▶ **EXERCISE REQUIREMENTS**
The material below holds a span beginning at the line with "The three.js and" and ending at the line with "return radius - FLUTE_DEPTH". Quote that span exactly, both ends included, and only that span.

▶ **RECORDS SHOWN**
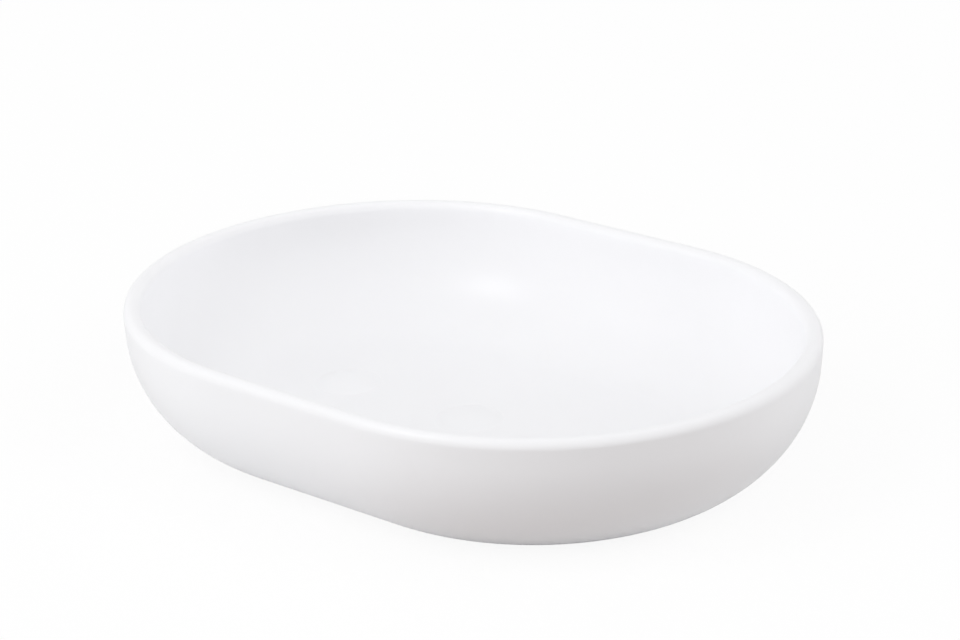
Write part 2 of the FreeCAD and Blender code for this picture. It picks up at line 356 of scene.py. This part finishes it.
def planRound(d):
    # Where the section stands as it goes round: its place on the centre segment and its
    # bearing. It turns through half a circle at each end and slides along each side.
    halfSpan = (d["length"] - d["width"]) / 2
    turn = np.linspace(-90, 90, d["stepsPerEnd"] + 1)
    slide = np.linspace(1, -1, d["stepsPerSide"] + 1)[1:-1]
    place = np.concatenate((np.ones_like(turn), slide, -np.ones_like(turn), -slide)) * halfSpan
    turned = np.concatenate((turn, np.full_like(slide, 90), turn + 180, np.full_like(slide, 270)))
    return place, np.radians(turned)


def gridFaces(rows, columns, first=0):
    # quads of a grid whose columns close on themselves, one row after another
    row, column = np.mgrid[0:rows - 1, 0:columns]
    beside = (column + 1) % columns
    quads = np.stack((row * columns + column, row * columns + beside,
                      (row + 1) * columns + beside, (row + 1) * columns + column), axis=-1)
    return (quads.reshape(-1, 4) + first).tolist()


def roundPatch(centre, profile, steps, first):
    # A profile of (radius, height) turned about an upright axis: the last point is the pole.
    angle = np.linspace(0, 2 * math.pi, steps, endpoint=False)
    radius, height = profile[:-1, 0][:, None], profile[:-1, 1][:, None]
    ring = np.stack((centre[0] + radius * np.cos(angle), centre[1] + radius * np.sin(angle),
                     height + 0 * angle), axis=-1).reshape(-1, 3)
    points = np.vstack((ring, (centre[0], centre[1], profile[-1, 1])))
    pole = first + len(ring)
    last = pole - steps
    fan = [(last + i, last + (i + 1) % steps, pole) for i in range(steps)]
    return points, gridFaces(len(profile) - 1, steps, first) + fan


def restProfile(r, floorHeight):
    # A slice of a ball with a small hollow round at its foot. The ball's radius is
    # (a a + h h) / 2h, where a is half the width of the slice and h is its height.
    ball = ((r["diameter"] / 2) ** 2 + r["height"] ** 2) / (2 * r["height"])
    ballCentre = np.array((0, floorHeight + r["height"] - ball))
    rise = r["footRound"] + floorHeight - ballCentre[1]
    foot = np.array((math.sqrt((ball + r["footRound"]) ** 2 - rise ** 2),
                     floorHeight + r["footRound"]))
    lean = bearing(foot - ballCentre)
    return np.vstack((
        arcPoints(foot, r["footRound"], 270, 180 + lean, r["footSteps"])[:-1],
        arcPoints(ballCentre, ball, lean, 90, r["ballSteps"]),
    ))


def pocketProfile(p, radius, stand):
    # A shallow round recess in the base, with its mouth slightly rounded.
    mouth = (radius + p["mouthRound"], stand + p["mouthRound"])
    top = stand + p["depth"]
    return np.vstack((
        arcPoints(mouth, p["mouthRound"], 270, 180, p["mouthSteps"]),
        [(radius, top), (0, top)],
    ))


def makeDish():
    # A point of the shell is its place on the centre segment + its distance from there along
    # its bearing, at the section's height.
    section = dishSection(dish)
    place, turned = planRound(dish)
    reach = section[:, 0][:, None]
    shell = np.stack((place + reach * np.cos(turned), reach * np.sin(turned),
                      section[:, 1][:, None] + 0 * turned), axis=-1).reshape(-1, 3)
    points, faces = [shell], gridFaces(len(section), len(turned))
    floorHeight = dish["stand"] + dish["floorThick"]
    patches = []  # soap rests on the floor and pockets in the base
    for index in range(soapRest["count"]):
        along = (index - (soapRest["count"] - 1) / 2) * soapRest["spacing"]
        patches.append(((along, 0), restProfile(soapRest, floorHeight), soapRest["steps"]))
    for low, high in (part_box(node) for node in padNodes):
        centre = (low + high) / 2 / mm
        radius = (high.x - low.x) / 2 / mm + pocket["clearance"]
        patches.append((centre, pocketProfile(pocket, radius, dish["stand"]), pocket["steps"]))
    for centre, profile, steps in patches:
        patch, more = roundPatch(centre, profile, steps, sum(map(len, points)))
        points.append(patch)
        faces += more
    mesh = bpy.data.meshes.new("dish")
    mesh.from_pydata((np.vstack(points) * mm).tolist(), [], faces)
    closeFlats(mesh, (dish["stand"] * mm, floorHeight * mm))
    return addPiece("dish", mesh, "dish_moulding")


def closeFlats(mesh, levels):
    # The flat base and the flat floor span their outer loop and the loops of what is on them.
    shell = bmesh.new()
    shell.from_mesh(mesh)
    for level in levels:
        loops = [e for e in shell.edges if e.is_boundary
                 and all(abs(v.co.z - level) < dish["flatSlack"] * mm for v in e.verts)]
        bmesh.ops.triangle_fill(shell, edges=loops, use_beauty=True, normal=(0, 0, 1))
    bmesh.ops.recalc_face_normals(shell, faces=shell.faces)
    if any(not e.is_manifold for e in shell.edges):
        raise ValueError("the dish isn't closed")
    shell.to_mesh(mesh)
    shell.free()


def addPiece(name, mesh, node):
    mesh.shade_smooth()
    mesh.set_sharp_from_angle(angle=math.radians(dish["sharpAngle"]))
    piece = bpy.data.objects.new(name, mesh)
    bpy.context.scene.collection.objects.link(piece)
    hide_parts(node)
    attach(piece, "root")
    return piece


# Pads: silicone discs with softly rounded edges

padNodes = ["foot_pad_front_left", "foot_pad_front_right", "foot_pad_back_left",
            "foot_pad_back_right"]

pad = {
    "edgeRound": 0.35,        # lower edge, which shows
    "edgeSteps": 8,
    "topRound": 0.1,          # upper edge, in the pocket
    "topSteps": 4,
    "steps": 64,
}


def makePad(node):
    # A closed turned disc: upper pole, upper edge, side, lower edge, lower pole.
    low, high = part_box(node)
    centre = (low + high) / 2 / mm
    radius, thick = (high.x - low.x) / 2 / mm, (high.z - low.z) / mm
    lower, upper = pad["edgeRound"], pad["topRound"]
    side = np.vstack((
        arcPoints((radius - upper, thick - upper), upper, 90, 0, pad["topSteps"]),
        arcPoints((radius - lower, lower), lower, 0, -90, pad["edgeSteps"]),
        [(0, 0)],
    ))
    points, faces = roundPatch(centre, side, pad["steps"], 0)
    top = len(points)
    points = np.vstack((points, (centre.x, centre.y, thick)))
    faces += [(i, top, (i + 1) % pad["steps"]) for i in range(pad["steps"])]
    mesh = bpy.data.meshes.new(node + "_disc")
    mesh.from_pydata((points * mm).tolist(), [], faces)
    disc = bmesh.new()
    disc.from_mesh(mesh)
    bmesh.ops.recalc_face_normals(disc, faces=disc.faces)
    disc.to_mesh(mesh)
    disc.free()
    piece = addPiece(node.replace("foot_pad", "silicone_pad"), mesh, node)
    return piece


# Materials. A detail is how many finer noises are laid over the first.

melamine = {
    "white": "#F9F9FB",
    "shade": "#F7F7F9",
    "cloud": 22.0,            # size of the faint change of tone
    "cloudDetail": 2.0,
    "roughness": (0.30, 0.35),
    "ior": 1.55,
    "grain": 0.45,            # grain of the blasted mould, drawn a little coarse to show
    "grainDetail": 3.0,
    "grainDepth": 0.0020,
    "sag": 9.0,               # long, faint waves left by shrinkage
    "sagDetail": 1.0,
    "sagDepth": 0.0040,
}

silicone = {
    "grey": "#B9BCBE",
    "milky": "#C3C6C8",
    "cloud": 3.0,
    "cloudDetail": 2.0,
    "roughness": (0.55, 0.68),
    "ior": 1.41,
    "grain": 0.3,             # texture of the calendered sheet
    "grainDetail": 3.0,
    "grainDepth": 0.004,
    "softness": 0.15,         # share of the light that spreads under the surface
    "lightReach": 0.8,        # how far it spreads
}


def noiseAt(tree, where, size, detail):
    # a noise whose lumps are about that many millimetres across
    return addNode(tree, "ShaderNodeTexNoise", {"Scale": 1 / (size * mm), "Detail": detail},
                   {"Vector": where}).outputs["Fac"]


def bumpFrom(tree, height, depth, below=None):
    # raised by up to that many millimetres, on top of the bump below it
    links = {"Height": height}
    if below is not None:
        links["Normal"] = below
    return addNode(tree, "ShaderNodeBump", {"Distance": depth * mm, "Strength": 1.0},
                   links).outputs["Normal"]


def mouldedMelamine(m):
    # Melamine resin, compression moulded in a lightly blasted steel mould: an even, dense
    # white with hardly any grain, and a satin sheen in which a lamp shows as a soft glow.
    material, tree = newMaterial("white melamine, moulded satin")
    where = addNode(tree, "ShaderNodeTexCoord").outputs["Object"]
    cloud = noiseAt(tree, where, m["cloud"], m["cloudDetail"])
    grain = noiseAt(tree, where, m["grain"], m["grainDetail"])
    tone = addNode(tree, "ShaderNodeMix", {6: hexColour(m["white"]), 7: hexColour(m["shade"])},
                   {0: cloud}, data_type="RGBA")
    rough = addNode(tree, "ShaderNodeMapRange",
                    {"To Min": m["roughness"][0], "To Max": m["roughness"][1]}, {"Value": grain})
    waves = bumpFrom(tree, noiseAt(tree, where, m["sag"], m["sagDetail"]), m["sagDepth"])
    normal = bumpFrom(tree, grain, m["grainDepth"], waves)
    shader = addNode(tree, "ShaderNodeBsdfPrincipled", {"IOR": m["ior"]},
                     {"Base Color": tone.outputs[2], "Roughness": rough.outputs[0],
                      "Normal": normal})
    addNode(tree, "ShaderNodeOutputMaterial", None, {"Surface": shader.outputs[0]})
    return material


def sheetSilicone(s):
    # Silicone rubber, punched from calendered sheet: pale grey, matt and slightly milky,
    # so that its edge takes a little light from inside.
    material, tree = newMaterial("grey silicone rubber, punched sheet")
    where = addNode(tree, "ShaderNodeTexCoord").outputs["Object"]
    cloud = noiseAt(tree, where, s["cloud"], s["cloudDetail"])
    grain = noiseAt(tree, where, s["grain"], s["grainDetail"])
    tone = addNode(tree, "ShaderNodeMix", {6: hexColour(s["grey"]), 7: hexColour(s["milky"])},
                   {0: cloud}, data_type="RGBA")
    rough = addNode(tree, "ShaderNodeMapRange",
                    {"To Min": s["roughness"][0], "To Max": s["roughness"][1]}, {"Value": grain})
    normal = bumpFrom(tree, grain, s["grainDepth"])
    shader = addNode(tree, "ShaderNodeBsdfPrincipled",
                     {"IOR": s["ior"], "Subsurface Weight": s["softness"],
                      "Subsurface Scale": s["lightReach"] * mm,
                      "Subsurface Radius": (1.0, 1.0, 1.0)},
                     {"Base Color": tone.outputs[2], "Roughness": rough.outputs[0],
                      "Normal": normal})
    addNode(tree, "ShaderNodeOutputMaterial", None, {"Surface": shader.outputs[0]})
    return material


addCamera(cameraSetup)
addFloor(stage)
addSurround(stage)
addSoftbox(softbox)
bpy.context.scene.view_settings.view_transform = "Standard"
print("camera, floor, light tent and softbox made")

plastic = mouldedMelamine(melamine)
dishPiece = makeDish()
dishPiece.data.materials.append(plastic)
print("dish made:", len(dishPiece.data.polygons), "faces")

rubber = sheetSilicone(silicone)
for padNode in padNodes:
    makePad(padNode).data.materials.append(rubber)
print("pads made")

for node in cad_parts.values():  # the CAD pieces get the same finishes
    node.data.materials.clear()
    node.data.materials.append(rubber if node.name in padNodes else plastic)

---

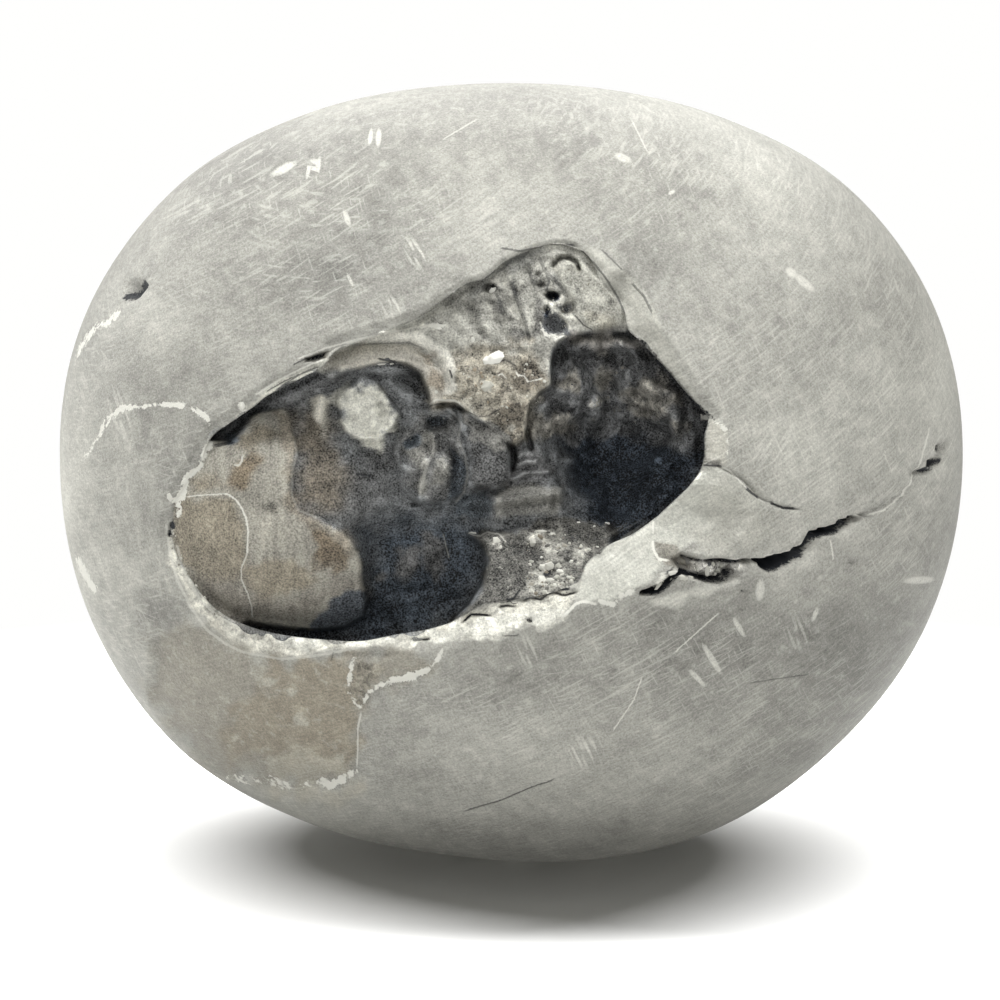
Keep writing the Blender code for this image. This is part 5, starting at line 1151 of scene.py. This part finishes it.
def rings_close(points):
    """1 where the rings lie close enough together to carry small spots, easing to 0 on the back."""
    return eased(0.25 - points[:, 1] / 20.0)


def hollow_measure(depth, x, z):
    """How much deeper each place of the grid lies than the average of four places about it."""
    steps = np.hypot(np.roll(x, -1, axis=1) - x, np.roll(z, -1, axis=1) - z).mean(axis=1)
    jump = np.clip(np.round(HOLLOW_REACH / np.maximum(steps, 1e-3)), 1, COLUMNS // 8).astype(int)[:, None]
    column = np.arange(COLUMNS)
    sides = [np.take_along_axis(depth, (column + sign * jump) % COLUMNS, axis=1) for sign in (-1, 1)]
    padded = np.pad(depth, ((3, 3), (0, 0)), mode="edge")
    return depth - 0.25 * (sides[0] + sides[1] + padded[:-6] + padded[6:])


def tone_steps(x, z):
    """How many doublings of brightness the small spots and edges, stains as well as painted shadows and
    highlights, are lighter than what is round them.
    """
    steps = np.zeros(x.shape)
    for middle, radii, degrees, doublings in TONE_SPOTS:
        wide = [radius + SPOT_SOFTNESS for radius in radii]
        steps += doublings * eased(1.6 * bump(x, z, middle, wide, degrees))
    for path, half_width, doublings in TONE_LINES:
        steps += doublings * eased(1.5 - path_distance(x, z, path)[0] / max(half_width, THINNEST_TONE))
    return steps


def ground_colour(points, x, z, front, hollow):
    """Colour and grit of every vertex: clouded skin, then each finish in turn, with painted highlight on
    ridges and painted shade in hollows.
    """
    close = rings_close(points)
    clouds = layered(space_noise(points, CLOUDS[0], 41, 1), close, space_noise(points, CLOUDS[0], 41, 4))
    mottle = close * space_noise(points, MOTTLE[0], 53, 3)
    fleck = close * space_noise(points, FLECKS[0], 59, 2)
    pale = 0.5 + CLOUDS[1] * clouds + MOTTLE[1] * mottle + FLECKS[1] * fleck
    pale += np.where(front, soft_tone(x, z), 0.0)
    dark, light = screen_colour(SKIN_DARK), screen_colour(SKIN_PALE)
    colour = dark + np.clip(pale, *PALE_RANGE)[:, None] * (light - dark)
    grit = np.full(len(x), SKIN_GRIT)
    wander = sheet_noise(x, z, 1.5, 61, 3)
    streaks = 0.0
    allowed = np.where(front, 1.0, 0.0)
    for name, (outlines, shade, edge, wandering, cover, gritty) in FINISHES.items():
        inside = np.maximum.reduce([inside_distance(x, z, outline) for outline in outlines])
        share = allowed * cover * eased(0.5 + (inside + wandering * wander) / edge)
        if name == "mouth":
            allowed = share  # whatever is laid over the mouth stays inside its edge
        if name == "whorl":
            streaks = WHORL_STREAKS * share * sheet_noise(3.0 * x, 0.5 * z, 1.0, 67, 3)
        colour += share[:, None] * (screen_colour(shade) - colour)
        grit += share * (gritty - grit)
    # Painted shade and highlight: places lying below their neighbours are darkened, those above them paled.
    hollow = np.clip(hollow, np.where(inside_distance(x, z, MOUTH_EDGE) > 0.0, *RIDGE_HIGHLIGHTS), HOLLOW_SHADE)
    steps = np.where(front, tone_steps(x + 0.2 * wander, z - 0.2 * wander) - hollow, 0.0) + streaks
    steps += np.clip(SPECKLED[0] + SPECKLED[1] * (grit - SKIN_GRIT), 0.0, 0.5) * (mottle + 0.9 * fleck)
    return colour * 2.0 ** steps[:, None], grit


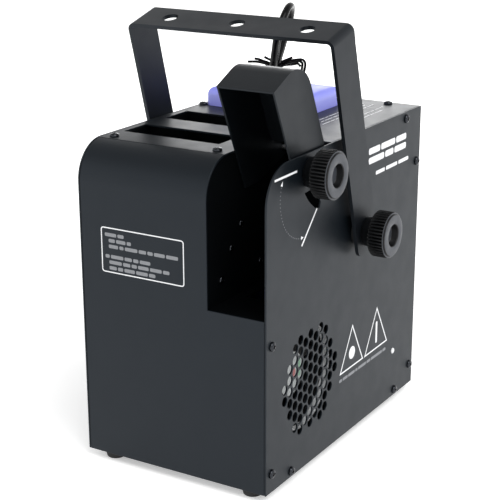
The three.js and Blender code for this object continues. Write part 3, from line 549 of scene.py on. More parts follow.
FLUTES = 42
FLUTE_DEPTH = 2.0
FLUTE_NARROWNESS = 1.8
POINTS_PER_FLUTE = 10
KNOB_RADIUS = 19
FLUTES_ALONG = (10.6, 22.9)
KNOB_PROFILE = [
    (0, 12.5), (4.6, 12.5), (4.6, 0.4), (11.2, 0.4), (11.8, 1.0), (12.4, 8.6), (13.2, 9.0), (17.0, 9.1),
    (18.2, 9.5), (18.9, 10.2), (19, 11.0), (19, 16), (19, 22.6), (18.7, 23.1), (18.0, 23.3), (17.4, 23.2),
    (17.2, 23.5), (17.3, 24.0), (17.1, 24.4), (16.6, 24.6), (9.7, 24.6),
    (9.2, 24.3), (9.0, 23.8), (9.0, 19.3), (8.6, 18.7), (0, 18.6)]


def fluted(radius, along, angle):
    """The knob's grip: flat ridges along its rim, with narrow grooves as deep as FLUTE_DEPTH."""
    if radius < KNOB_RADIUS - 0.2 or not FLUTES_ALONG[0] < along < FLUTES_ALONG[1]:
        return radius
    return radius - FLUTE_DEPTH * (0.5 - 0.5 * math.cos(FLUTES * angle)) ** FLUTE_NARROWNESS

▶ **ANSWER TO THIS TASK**
The three.js and Blender code for this object continues. Write part 3, from line 549 of scene.py on. More parts follow.
FLUTES = 42
FLUTE_DEPTH = 2.0
FLUTE_NARROWNESS = 1.8
POINTS_PER_FLUTE = 10
KNOB_RADIUS = 19
FLUTES_ALONG = (10.6, 22.9)
KNOB_PROFILE = [
    (0, 12.5), (4.6, 12.5), (4.6, 0.4), (11.2, 0.4), (11.8, 1.0), (12.4, 8.6), (13.2, 9.0), (17.0, 9.1),
    (18.2, 9.5), (18.9, 10.2), (19, 11.0), (19, 16), (19, 22.6), (18.7, 23.1), (18.0, 23.3), (17.4, 23.2),
    (17.2, 23.5), (17.3, 24.0), (17.1, 24.4), (16.6, 24.6), (9.7, 24.6),
    (9.2, 24.3), (9.0, 23.8), (9.0, 19.3), (8.6, 18.7), (0, 18.6)]


def fluted(radius, along, angle):
    """The knob's grip: flat ridges along its rim, with narrow grooves as deep as FLUTE_DEPTH."""
    if radius < KNOB_RADIUS - 0.2 or not FLUTES_ALONG[0] < along < FLUTES_ALONG[1]:
        return radius
    return radius - FLUTE_DEPTH * (0.5 - 0.5 * math.cos(FLUTES * angle)) ** FLUTE_NARROWNESS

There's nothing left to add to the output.